Although she had never taken sewing lessons, she had learned by watching her mother. She began sewing again, and created her own collection for plus-size women.
Rukach realized that this was going to be her life’s work, and within a couple of years, turned it into a fullfledged business.
“My customers built it with me,” she says appreciatively.
“I wanted to offer the people what they wanted, and so what they asked for, they got! And that’s how it started.”
Now the 500-sq.m. gallery is also a restaurant where a vegan and vegetarian buffet is served.
Rukach’s day is full. “I get up early every morning, go to the gallery and start working on the salads. I hated to bake when I was a child, but now I love it.” Though she never took a cooking class, she has a knack for knowing what to put together to make a good dish. “I try all types of vegetables in my recipes, and I use the whole vegetable.
I don’t throw anything out.”
The open buffet features 10 to 12 different types of salads in addition to a variety of soups, breads, homemade cheeses, quiches and desserts. “My customers love the soups and the salads, but a favorite is the brown rice. It’s made with lots of turmeric and brown sugar so it’s dark and sweet,” she adds.
All of the dishes are her creation; a healthful, unique combination of foods.

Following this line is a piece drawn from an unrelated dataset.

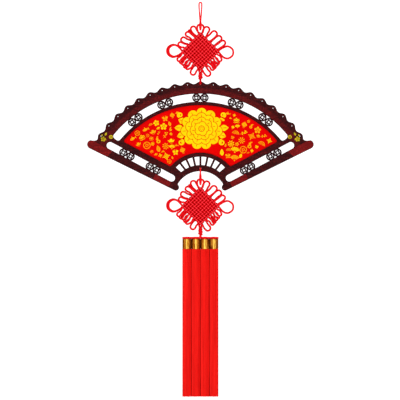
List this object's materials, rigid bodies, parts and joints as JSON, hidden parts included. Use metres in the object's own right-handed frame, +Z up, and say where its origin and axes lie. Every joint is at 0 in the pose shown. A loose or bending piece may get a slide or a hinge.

“I change the menu almost every day,” she details. “I don’t like to plan. And the people who work with me understand me, as if they are in my mind. They know exactly what to do. I don’t like to tell them what to do or to act like a boss. We are like family.”
It comes as a compliment when customers ask for her recipes, and she is always eager to share them.
Rukach grew up surrounded by her parents’ creativity, and believes it is in her blood. “Because I saw, I knew exactly what to do,” she recalls. Also inspired and encouraged by her art lessons, her creativity has taken many directions.
Not only is the gallery packed with Rukach’s European purchases, it is also full of items she designed herself. The sets of plates and cups are her design, as are the pillows, and she even puts her special touch on some of the chandeliers.
Rukach often changes the looks or colors of the furniture. “I love to try new things, and I am not afraid to use color.”
And everything in the gallery is for sale.
Rukach loves change and “wanted to see the sky,” so two months ago she added a garden off the main restaurant.
“I knew exactly how I wanted it to look,” she reveals with enthusiasm. It was in Belgium that she found the exact statues she had envisioned in the garden. “The family I bought them from has been making them for three generations.”
“The garden is for my soul,” she smiles. “I love to see people going out there with their cups of coffee. It makes me happy!” But Rukach’s success did not come easy. When her daughter Or (now the gallery manager) was born, she suffered from postpartum depression. “I passed a few very tough years. I could have chosen to do nothing with my life, but I chose the opposite.
“When one is down, he can either stay there or grow.
When you are in the middle, you can go up or down, and I decided to go up,” she says with determination. “I promised myself that I needed no one, that I will do things that make me happy, and that I will succeed. We have a short life, I want to try everything.”
She wants to help others who suffer from depression.
“I want to show the good side of depression. People can grow from it.”
Asked if she has more plans for the future, “Of course,” she laughs. She plans to expand the space of the gallery, and to add a section for items for men.
Rukach is happy. “I love the people who come here.
People need to work, but very few people can turn a hobby into work and enjoy the profit. When you love something, you don’t feel the time; it passes so quickly. This is a business, but every morning I thank God for giving me something that I love to do.”
Her advice: “Don’t let your fears control you. Don’t be afraid. Go with your dreams.”